HP Inc (HPQ) shares are higher by +1.24% after Citi opened what it refers to as a “positive catalyst watch” on the stock. The analysts believe that there are signs that point to a recovery in the pc market, which has been under pressure for the last several quarters of reduced demand. A turn-around would be a good thing for HP, which has lagged in performance. HP will announce its Q2 results in late August. Dividend yield: 3.32%. Potential average analyst target upside: -3.2%. WHY IS THIS NUMBER NEGATIVE? Because the stock is currently trading higher than median average price targets of analysts. While that can be interpreted as the stock being overpriced, it does not mean that the stock will not continue to climb as analysts potentially raise price targets.

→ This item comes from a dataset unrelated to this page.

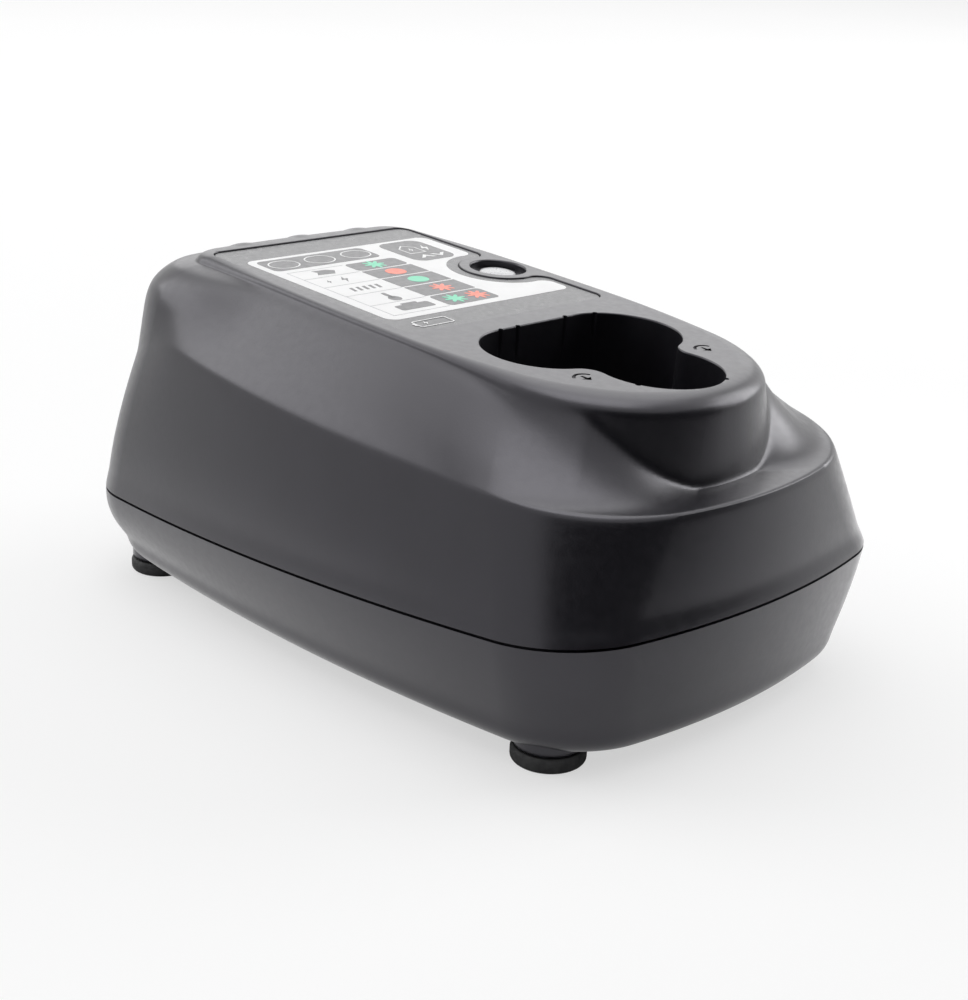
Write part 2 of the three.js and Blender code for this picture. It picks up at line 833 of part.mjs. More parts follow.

Newell Brands Inc (NWL)  shares are higher by +1.46% in the premarket after it received a BUY rating and price target of $13 from Canaccord, representing a +46% increase from its current price. The company will announce its Q2 results later this month. Dividend yield: 3.14%. Potential average analyst target upside: +40.2%.

YESTERDAY’S MARKETS

Stocks rallied yesterday after the Fed reported that inflation may not be so “sticky” after all. The S&P500 gained +0.24%, the Dow Jones Industrial Average climbed by +0.62%, the Nasdaq Composite Index rose by +0.18%, and the Russell 2000 Index advanced by +1.64%. Bonds climbed and 10-year Treasury Note yields slipped by -6 basis points to 3.99%. Cryptos gained +2.11% and Bitcoin climbed by +1.94%. The S&P ESG Index added +0.01%.